I would not want simply to say that time measurement and the mechanical clock made the modern world and gave the West primacy over the Rest. That they did.

But the clock in turn was part of a larger open, competitive Western attitude toward knowledge, science, and exploration. Nothing like this attitude was to be found elsewhere. Attitude and theme came together, and we have all been the beneficiaries, including those civilizations and societies that are now learning and catching up.

Vive l’heure! Et vive l’horloge!

ENDNOTES

1 Dai Sijie, Balzac et la petite tailleuse chinoise (Paris: Gallimard, 2000).

2 In Isabelle and Jean-Louis Vissière, eds., Lettres édifiantes et curieuses des Jésuites de Chine 1702–1776 (Paris: Éditions Desjonquères, 2001), 180–188; based on the edition of 1819.

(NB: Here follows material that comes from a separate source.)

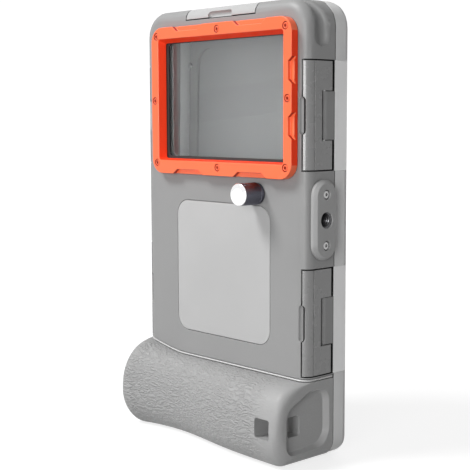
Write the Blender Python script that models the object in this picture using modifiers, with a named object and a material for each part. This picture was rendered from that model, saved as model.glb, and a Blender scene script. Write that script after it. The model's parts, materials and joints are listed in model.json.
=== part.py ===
# Diving housing for a phone, modelled upright: +Z up, camera window towards -Y, front door towards +Y
import math

import bmesh
import bpy
from mathutils import Matrix, Vector

for old in list(bpy.data.objects):
    bpy.data.objects.remove(old, do_unlink=True)

MM = 0.001

# Housing
BODY_WIDTH = 109.0 * MM
BODY_HEIGHT = 200.0 * MM
REAR_DEPTH = 17.4 * MM
DOOR_DEPTH = 9.7 * MM
TOP_CORNER = 12.0 * MM
BOTTOM_CORNER = 8.0 * MM
REAR_ROUND = 5.0 * MM
DOOR_ROUND = 3.5 * MM
REAR_WALL = 2.8 * MM
DOOR_WALL = 2.5 * MM
RIM_WIDTH = 10.5 * MM
BAY_BOTTOM = 14.5 * MM
BAY_CORNER = 5.0 * MM
BAY_STEP_INSET = 0.5 * MM
BAY_STEP_CORNER = 3.0 * MM
CAMERA_STEP = 1.2 * MM
CLEARANCE = 0.3 * MM
SCREW_PLAY = 0.2 * MM
OVERSHOOT = 10.0 * MM
SCOOP_DROP = 20.5 * MM
SCOOP_DEPTH = 3.2 * MM
SCOOP_WIDTH = 13.6 * MM
SCOOP_LAND = 1.6 * MM
SCOOP_RUN = 34.0 * MM
SCOOP_END = 5.8 * MM
SCOOP_DRIFT = 4.3 * MM
SCOOP_TAPER = 0.75
SCOOP_DEEPEST = 0.3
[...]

3 Recent literature has credited China with wider navigational and exploratory priority, for example Gavin Menzies, 1421: The Year China Discovered America (New York: William Morrow & Co., 2003). John Noble Wilford’s review in The New York Times Book Review of 2 February 2003 questions Menzies’ evidence, but he would have done better to ask, So what?

4 A parallel version of this story is told of King Louis XIV of France, like the emperor of China a ruler of unlimited pretensions. Which version came first, I do not know. To this day, the French are the self-styled representatives of higher civilization in a world of lesser specimens.

5 On all this and more, see William Manchester, The Arms of Krupp (Boston: Little, Brown, 1968), 251–254.

6 See William J. H. Andrewes, ed., The Quest for Longitude (Cambridge, Mass.: Collection of Historical Scientific Instruments, Harvard University, 1996).

7 Ibid., 109.

8 Allan Nevins with the collaboration of Frank Ernest Hill, Ford, vol. 1 (New York: Scribner, 1954–1963), 474.